Blue Skate

Music Interviews

If you’ve ever eaten at the locally famous Blue Plate Diner, you may have noticed that more than one employee is zipping around the restaurant in shoes with blown-out toes. And if you’ve any reckoning of the talent that graces our streets and skateparks on four wheels and a narrow mass of plywood, then you know that some of Salt Lake’s finest shred-sledders are also employees of one of Salt Lake’s finest diners—and you probably could have skipped the first few lines of introductory information. The real news is that Blue Plate Diner will be the masthead under which this city’s next big skate video will sail. That’s right—a marriage of restaurant and wood pushing. Sound familiar? Certainly not! That’s because this will be the first time, by my estimation, that a restaurant and a posse of skateboarders will have worked together to create something as unique as this in Salt Lake City.

I’m no stranger to homie jobs—those poor, naïve employers who, by fate, pull one scraggly lookin’ dude (or girl) from a barrel hoping to mold him (or her) into a standup employee, not knowing that they just pulled nine more monkeys from that same barrel and that the company will be saddled with goofs for the next six months. But things are different over at Utah’s best flap-jack saloon (13 years owning the title of City Weekly’s Best Breakfast, and featured in Diners, Drive-ins, and Dives in 2008). What makes Blue Plate an exception is that most of their employees (the type I ruthlessly brutalized above) have been there for multiple years. For example, local ripper Shawn “Dirty” Hadley has worked there for just over six years. Perhaps this longevity owes to the sympathetic work environment that is Blue Plate Diner. Joe Mandl, general manager of the restaurant and overseer of the video itself, has been involved in the skateboarding community for quite some time, citing old homies like the 48 Crew. When I asked him if he allots any special holidays for skate trips, he informed me it needn’t be skate related at all, saying, “Anytime someone wants to take a vacation, they can.”

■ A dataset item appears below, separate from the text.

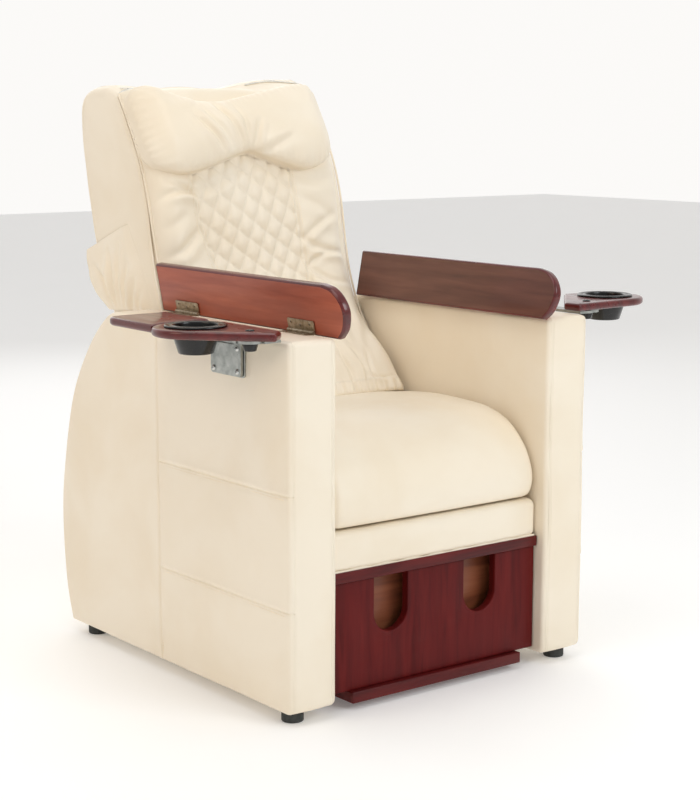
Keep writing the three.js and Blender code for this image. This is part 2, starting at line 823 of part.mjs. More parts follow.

Alongside Dirty, the video features a star-studded cast of locals like Levi Faust, Nick and Sam Hubble, Dylan McGinnis and Holland Redd, all of whom will have full parts. The staff has officially been filming the video for a year. When I asked Mandl about the filming process, he says, “… Getting these guys to get footage is like pulling teeth.” That’s not to say that they haven’t stayed busy over this dry yet blustery winter. I met Mandl and most of the crew in a full-story skate warehouse Downtown where they have been able to steadily film for the Blue Plate skate video as well as other projects that the individuals are working on. The winter hideout is a masterpiece wrought by local Masonite aficionado Steve England, who is the would-be heir to the old indoor park Real Ride—had it not been closed down some years back.

Despite the camaraderie between management and staff, most of those who comprise what Mandl calls the “unofficial” Blue Plate skate team have remained in relatively bottom-rung positions at the restaurant. With the exception of Redd, all of them are bussers. When I asked Faust about this detail, he unflinchingly says, “Holland bitched out and became a server because he couldn’t handle bussing.” With a handful of friends to potentially cover shifts, these guys seem to bask in the life of Riley. Only working maybe a few days a week, they are able to stay at the top of their game while still earning some extra scratch for rent and brew.

Not only is the restaurant populated with skateboarders, but some of Salt Lake’s biggest bands also have members who work at the diner. Jason Denney, drummer for the raucous metal two-piece Cornered by Zombies, Elliot Secrist from God’s Revolver and Sayde Price all call Blue Plate home. As if this project can’t get any more homegrown, the soundtrack for the video will be orchestrated entirely by the artists aforementioned.

Despite my repeated efforts in goading them for a title, Mandl and filmer/editor E.J. haven’t landed on anything for certain. Mandl says, “Me and E.J have been kicking around names, but they’re pretty stupid: Blue Skate; Wakey Wakey, Eggs and Bakey.” Both are winners, in my opinion.
Along with the world-class skateboarding, the video will feature footage from a Wendover trip the group took together, which I’m told will be nothing short of world-class debauchery.

Blue Plate Diner is the perfect model for how a local establishment should function. By not only acknowledging skateboarding as a legitimate hobby, but also collaborating full-heartedly in an extra-occupational endeavor with their staff, the folks over at the diner have created an amiable working and eating environment that is worth every breakfast accolade under the sun.

The film’s release date is TBA, as it’s still in the filming and editing process, but expect it out at the end of April or early May if all goes as planned, with a premiere worthy of its local epicness.